* [EXERCISE INSTRUCTIONS] Your task is to count the lines of the entries below that include the word "axes" and to give only the resulting number.

* [DATA SUPPLIED]
──────────────────────────────
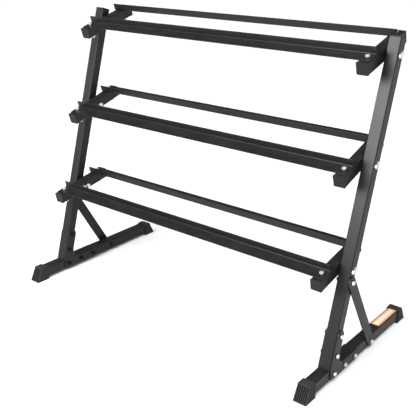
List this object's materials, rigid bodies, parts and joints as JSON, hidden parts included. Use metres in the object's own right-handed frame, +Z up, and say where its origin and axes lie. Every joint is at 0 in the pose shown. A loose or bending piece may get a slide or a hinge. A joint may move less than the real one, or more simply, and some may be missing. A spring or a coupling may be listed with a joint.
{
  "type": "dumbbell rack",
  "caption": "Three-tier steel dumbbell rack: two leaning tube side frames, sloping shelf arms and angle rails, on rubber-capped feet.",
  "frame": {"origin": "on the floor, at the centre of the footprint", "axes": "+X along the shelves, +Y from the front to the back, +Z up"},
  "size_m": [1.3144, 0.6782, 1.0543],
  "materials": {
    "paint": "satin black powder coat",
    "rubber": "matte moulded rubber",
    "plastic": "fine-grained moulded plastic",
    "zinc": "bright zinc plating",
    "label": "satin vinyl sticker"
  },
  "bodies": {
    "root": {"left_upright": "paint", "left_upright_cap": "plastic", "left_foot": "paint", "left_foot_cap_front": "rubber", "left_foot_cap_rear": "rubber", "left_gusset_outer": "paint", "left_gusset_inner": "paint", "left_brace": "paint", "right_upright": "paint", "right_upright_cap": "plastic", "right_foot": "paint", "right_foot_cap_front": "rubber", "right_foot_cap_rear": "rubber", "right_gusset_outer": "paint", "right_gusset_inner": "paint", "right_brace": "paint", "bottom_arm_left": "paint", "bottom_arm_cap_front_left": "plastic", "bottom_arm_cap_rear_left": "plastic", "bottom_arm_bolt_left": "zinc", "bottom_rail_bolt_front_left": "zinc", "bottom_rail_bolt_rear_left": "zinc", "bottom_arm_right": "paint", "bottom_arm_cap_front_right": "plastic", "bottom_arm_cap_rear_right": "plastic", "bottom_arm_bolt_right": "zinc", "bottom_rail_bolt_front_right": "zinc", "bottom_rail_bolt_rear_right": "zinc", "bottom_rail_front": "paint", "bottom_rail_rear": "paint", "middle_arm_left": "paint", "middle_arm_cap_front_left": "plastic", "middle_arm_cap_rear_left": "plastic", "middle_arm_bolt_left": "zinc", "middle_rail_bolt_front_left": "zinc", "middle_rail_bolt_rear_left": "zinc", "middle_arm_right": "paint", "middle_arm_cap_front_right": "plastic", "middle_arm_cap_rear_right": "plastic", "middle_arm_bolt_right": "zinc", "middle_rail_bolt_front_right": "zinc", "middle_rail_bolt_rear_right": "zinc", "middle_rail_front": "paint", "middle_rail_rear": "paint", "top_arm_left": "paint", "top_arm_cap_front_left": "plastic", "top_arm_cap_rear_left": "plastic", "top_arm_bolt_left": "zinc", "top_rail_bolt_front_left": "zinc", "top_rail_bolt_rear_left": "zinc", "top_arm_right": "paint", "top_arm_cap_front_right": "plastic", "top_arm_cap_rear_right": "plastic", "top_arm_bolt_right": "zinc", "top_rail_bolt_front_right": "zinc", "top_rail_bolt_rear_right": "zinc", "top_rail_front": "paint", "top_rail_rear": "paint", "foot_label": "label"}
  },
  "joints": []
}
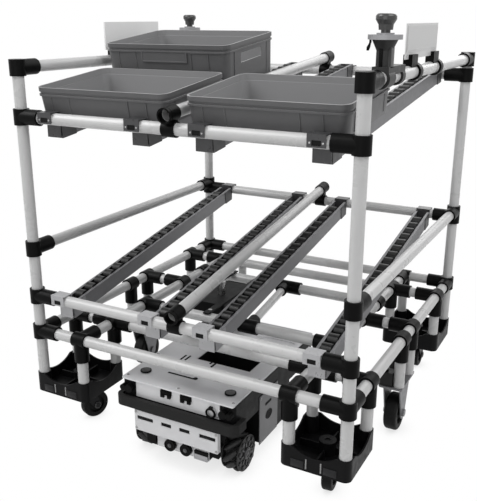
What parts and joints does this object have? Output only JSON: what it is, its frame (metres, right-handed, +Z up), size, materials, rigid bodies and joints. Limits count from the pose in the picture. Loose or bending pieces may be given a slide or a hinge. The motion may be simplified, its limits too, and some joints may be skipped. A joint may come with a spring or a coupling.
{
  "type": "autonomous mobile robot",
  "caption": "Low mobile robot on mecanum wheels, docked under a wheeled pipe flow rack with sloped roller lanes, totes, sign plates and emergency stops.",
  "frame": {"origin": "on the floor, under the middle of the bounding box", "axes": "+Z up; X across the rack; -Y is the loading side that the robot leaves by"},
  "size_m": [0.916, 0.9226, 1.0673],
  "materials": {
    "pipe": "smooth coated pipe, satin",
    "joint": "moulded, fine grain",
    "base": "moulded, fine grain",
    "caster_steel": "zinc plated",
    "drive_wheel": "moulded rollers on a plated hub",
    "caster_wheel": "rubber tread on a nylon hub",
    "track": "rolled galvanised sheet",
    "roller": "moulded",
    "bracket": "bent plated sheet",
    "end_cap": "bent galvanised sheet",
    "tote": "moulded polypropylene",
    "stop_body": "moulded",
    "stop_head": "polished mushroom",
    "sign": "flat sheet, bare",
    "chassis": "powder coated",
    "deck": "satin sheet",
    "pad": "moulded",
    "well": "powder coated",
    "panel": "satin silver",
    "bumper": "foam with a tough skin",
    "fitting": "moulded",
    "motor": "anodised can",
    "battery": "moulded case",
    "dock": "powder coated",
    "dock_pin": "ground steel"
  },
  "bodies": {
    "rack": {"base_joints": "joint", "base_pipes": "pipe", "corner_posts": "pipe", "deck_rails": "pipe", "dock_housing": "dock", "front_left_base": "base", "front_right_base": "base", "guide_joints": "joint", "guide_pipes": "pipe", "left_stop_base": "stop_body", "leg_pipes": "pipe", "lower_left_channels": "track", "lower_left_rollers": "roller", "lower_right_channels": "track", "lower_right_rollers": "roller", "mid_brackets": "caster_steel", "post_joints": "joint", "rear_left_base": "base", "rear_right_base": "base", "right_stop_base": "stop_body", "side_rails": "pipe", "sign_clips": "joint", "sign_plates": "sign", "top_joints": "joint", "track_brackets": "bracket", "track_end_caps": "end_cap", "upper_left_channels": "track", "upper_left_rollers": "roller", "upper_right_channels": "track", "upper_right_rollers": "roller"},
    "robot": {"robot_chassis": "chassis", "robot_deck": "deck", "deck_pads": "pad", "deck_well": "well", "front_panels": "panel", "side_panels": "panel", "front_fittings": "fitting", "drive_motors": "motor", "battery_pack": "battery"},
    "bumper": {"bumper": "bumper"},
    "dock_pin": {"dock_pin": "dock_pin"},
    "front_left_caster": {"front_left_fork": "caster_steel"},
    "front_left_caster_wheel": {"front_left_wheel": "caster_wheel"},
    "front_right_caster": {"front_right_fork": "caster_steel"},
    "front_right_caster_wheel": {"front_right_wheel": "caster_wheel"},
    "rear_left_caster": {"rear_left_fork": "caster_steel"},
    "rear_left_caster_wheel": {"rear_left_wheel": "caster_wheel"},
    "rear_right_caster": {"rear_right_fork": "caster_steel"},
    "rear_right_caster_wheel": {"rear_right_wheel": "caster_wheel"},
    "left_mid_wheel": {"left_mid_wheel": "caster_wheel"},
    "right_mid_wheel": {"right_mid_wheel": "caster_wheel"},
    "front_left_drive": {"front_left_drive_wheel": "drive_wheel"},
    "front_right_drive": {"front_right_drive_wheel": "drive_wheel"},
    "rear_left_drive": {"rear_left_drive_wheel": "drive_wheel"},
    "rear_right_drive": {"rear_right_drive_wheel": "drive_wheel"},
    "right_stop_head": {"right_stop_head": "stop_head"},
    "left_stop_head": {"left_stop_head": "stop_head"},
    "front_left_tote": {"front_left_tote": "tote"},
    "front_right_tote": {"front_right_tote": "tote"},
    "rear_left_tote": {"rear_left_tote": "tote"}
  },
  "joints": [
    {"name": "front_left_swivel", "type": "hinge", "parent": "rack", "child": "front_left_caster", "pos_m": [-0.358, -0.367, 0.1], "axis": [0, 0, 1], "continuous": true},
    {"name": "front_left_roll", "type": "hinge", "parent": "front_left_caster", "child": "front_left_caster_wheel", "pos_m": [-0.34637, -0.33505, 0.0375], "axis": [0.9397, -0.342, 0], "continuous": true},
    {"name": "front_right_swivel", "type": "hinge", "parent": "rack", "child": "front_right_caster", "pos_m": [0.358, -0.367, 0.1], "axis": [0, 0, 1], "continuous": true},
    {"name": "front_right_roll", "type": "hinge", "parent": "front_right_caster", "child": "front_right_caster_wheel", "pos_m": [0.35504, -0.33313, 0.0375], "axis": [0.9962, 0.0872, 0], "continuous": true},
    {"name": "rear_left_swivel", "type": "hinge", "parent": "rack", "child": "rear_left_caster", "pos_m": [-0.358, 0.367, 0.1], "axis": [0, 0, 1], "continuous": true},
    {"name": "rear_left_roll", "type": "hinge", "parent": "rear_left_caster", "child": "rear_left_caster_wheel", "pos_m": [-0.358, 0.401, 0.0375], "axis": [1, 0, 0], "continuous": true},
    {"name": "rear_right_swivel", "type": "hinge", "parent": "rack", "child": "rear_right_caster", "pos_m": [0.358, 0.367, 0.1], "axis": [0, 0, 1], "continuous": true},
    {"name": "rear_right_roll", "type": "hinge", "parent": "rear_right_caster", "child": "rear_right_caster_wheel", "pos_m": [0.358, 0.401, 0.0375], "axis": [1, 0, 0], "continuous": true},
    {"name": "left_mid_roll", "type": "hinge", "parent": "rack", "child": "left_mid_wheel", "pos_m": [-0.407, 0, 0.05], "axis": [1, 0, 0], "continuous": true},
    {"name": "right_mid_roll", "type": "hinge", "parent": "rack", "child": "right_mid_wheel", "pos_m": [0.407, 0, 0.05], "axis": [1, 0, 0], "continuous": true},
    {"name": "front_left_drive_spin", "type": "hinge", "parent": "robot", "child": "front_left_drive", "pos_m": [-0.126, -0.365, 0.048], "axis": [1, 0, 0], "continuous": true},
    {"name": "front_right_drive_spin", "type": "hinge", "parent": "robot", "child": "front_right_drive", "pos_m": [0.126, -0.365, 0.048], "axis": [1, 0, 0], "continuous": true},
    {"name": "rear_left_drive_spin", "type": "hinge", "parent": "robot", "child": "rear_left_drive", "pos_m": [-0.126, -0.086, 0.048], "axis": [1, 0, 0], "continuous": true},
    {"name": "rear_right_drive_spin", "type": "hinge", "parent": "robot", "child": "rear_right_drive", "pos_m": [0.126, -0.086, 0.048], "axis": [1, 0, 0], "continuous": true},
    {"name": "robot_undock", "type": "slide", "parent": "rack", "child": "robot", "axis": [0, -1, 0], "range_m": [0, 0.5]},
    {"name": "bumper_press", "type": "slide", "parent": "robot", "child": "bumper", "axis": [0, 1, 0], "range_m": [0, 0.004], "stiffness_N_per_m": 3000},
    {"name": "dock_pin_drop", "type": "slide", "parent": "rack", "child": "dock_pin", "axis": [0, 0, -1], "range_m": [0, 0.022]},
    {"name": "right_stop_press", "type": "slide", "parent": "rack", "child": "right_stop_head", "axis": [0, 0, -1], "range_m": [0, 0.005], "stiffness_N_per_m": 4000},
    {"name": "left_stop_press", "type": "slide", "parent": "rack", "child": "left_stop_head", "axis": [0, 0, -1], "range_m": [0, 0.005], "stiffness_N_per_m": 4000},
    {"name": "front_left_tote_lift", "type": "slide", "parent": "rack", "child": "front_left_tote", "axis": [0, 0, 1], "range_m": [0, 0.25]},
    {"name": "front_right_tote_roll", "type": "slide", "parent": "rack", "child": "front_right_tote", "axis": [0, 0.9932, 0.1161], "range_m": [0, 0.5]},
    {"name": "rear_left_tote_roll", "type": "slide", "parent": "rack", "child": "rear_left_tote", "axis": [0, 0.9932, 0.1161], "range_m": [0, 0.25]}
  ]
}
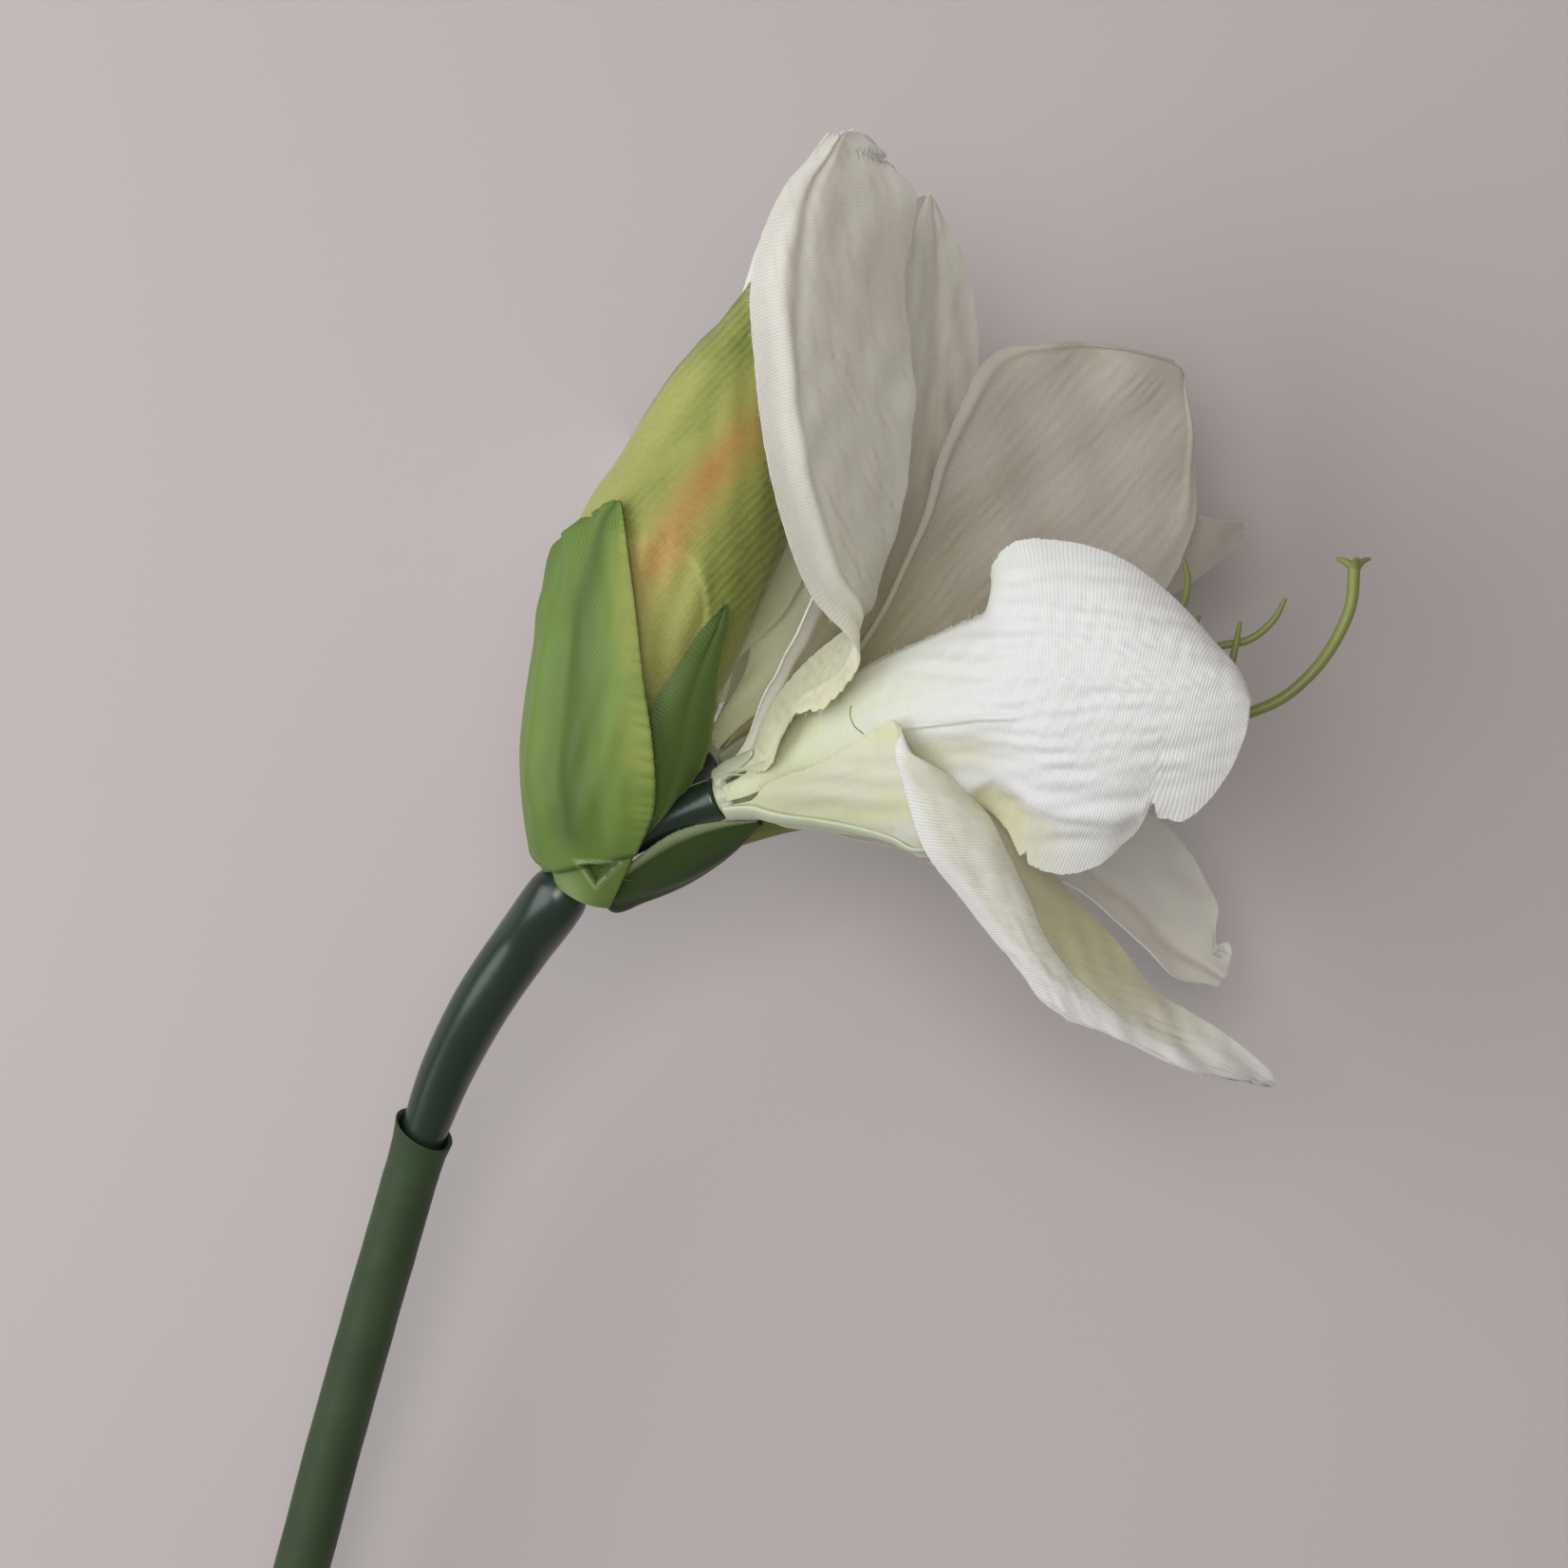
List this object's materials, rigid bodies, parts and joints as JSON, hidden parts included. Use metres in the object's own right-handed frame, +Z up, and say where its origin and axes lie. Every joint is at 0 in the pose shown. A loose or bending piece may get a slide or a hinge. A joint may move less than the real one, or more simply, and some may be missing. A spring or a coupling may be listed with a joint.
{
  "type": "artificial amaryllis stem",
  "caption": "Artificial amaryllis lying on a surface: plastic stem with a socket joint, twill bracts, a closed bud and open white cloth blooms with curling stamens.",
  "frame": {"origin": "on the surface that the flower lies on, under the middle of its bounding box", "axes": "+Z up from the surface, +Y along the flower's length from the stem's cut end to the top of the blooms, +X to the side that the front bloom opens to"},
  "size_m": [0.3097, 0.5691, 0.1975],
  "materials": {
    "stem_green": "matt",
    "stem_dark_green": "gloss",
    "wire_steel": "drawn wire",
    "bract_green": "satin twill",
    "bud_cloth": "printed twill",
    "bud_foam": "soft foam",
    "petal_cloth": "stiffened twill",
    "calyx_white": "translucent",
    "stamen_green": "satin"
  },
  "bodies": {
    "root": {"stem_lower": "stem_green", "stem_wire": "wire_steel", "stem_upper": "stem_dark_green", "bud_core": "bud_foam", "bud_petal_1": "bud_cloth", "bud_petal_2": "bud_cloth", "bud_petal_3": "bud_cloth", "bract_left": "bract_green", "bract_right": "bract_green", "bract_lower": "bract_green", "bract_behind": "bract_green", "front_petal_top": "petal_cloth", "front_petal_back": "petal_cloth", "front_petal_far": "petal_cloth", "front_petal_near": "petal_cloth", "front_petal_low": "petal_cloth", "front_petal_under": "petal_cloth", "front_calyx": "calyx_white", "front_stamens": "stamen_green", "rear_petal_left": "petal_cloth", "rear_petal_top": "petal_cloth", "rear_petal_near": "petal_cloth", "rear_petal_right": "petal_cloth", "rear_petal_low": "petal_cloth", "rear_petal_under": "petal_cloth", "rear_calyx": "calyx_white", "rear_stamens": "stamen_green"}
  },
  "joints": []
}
──────────────────────────────
* [SOLUTION TO THIS PROBLEM] 5